• Data excerpts
= = = =
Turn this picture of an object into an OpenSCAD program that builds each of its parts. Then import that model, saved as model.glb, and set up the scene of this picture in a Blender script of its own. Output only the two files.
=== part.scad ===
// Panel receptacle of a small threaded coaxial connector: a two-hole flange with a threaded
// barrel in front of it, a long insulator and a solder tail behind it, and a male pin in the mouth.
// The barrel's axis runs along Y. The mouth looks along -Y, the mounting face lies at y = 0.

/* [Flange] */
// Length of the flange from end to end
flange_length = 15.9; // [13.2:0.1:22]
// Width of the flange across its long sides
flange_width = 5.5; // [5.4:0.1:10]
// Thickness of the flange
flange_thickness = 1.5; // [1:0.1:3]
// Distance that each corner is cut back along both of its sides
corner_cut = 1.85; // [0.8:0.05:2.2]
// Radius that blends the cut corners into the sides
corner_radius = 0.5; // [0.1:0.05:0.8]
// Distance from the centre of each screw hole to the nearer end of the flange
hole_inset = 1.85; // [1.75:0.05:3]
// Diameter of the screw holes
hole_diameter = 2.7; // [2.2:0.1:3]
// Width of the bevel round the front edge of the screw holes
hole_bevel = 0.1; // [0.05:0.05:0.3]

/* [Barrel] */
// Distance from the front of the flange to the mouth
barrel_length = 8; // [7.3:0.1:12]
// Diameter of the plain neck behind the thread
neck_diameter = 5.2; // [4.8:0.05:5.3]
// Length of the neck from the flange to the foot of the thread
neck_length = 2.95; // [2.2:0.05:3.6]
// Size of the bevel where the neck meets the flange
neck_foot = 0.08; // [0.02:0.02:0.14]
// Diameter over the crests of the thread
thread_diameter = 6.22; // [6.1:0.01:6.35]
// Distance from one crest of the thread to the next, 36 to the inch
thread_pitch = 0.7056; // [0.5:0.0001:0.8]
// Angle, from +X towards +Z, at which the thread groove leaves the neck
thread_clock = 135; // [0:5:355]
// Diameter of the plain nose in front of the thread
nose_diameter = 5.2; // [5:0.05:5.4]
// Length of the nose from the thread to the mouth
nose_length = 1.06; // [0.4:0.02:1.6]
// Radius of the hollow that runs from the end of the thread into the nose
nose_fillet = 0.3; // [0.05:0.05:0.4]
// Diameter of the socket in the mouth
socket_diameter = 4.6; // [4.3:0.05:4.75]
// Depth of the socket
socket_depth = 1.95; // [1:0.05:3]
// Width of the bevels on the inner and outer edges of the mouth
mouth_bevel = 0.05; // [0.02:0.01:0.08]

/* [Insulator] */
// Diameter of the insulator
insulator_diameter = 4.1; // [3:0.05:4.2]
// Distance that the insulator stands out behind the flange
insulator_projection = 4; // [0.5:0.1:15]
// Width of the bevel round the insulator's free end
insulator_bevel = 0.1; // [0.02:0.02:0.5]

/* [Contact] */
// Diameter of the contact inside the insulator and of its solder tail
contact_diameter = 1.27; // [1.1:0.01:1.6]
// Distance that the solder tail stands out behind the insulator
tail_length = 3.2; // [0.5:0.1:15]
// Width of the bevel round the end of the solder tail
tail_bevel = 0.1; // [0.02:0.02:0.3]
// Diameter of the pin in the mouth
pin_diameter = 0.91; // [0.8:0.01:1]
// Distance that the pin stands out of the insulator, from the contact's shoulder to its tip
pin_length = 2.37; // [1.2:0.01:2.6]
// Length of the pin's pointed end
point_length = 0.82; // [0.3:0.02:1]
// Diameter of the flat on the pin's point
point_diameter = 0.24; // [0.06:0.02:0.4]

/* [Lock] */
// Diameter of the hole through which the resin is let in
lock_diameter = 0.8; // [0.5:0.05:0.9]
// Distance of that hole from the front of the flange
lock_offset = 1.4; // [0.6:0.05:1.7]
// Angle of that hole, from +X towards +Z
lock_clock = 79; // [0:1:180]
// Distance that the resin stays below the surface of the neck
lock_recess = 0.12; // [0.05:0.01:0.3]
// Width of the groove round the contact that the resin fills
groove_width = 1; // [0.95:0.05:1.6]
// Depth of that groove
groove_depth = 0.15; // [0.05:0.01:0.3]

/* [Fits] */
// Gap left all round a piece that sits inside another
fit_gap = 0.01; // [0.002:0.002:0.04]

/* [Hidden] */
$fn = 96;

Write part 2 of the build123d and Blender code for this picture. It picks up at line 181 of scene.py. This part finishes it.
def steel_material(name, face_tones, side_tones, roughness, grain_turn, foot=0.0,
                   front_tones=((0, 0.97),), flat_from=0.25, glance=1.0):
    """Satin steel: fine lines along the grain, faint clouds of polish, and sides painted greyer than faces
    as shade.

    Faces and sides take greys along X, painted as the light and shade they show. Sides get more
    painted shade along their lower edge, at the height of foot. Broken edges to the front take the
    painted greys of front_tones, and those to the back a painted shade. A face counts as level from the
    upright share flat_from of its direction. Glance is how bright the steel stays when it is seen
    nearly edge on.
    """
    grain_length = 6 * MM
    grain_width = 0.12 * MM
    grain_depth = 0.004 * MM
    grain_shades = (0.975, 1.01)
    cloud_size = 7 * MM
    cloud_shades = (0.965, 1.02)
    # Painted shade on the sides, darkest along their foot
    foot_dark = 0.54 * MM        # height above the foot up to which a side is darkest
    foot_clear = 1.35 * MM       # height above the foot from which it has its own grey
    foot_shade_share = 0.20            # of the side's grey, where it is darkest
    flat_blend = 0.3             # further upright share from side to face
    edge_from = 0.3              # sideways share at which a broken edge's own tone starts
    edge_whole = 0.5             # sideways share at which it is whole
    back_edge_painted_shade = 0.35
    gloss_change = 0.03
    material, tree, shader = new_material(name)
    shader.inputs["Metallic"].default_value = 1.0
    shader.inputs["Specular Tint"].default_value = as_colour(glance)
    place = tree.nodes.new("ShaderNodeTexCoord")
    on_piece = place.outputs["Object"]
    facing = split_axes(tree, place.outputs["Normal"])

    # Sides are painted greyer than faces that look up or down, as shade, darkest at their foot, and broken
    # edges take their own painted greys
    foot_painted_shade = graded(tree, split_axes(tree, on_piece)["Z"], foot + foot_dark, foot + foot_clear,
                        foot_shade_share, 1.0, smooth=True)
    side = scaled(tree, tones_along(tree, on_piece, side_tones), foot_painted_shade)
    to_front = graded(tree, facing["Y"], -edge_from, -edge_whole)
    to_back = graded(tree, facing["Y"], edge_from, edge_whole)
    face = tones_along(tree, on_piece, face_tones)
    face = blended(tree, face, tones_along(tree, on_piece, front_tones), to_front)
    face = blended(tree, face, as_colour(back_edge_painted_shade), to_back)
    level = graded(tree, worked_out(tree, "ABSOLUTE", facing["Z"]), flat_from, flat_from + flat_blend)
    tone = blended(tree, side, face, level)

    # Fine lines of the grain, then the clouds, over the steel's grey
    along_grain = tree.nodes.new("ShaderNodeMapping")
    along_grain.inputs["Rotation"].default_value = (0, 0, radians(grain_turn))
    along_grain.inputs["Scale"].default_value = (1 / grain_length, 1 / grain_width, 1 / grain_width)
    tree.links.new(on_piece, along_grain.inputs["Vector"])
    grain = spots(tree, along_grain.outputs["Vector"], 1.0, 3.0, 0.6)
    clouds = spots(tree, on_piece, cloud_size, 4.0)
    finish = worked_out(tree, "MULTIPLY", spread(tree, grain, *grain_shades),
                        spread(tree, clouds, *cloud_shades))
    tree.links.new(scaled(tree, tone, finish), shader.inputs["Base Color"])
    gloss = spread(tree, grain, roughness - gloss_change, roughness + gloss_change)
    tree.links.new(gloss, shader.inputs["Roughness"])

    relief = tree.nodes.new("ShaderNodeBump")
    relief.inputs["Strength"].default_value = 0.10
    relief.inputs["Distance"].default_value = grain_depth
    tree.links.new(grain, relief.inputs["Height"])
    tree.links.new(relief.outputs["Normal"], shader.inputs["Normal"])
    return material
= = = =
• The exercise
Return, word for word, every line from the top of the entries down to the line that holds "hole_bevel = 0.1; // [0.05:0.05:0.3]", both included.

• Result of this exercise
Turn this picture of an object into an OpenSCAD program that builds each of its parts. Then import that model, saved as model.glb, and set up the scene of this picture in a Blender script of its own. Output only the two files.
=== part.scad ===
// Panel receptacle of a small threaded coaxial connector: a two-hole flange with a threaded
// barrel in front of it, a long insulator and a solder tail behind it, and a male pin in the mouth.
// The barrel's axis runs along Y. The mouth looks along -Y, the mounting face lies at y = 0.

/* [Flange] */
// Length of the flange from end to end
flange_length = 15.9; // [13.2:0.1:22]
// Width of the flange across its long sides
flange_width = 5.5; // [5.4:0.1:10]
// Thickness of the flange
flange_thickness = 1.5; // [1:0.1:3]
// Distance that each corner is cut back along both of its sides
corner_cut = 1.85; // [0.8:0.05:2.2]
// Radius that blends the cut corners into the sides
corner_radius = 0.5; // [0.1:0.05:0.8]
// Distance from the centre of each screw hole to the nearer end of the flange
hole_inset = 1.85; // [1.75:0.05:3]
// Diameter of the screw holes
hole_diameter = 2.7; // [2.2:0.1:3]
// Width of the bevel round the front edge of the screw holes
hole_bevel = 0.1; // [0.05:0.05:0.3]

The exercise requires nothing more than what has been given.